En otras palabras, las generaciones que vendrán después de la nuestra tendrán que arreglárselas con un planeta vapuleado.
El fenómeno acarrea consigo una triple injusticia con respecto a los países del Tercer Mundo. Primero, a estos países se les ha inducido a creer que, integrándose plenamente en el proceso de globalización, ellos podrán alcanzar algún día los patrones de vida y de consumo de que disfrutan hoy las naciones industrializadas; lo que en la práctica no se podrá realizar, pues la Tierra carece de los recursos suficientes para extender aquellos patrones al conjunto de la humanidad. Segundo, estos países intentan realizar su desarrollo económico en condiciones ecológicas mucho menos favorables que las que prevalecían en la época en que los países ricos se industrializaban. Tercero, la globalización ha implicado una destrucción de valores y tradiciones ancestrales en los países del Tercer Mundo, la cual pone a dichos países en posición de debilidad cultural para proceder a los cambios económicos y sociales que, tarde o temprano, el deterioro del ecosistema y la rarefacción de los recursos naturales habrán de imponer.
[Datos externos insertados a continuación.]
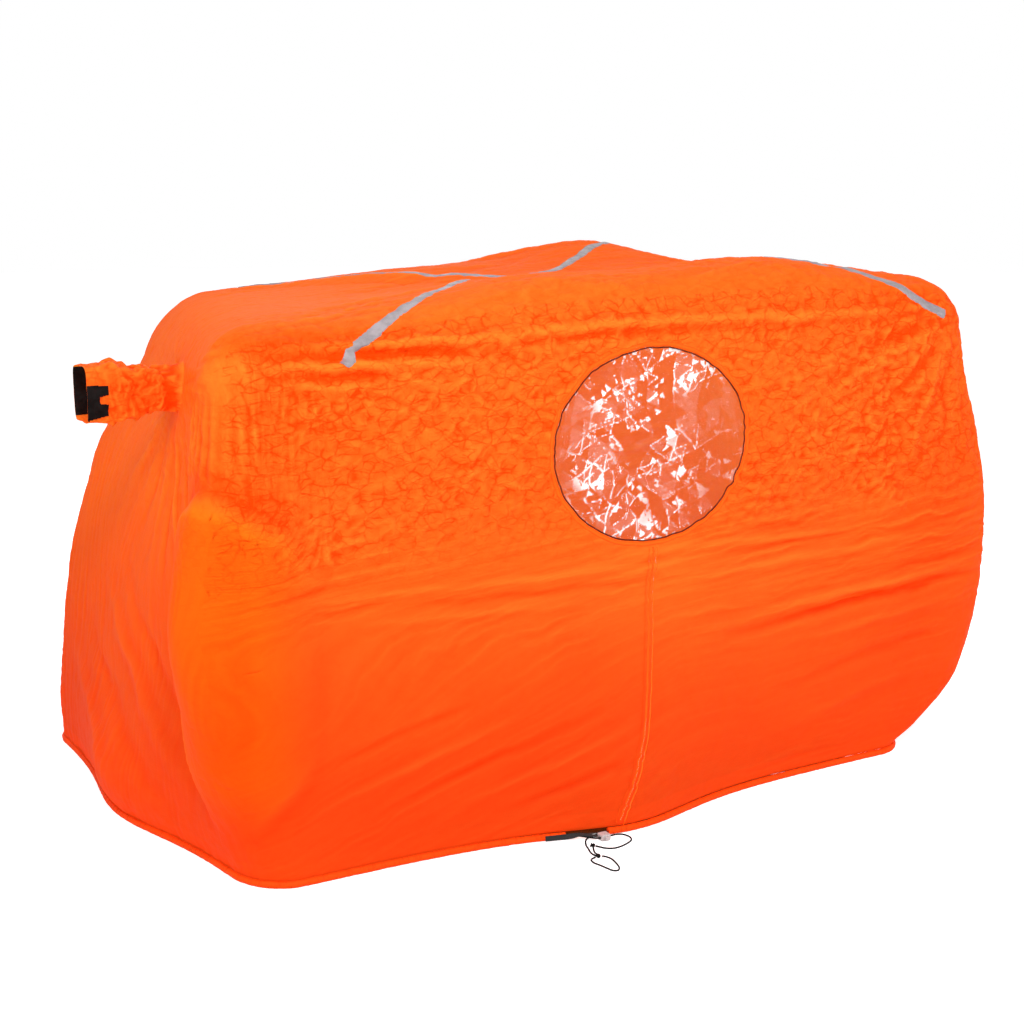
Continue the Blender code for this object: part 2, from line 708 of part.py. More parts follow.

En su libro “Colapso: por qué unas sociedades perduran y otras desaparecen”, el biólogo norteamericano Jared Diamond detalla la forma en que algunas civilizaciones (entre ellas las de los vikingos, los mayas y los habitantes de la isla de Pascuas) cesaron de existir por no haber resuelto problemas medioambientales tales como la alteración del clima, la sobreexplotación de la tierra y la deforestación. Sería ilusorio descartar a priori que nuestra civilización globalizada se verá abocada a fin de cuentas a un destino similar.
Por todo ello, al igual que la revolución kantiana se propuso determinar los límites del conocimiento, ha llegado la hora de tomar conciencia de los límites de la globalización. Y al igual que la revolución kantiana demostró que la metafísica queda fuera de las posibilidades del conocimiento humano, ha llegado la hora de tomar conciencia de que la utopía de la abundancia consumista a nivel universal queda fuera de las posibilidades de la economía.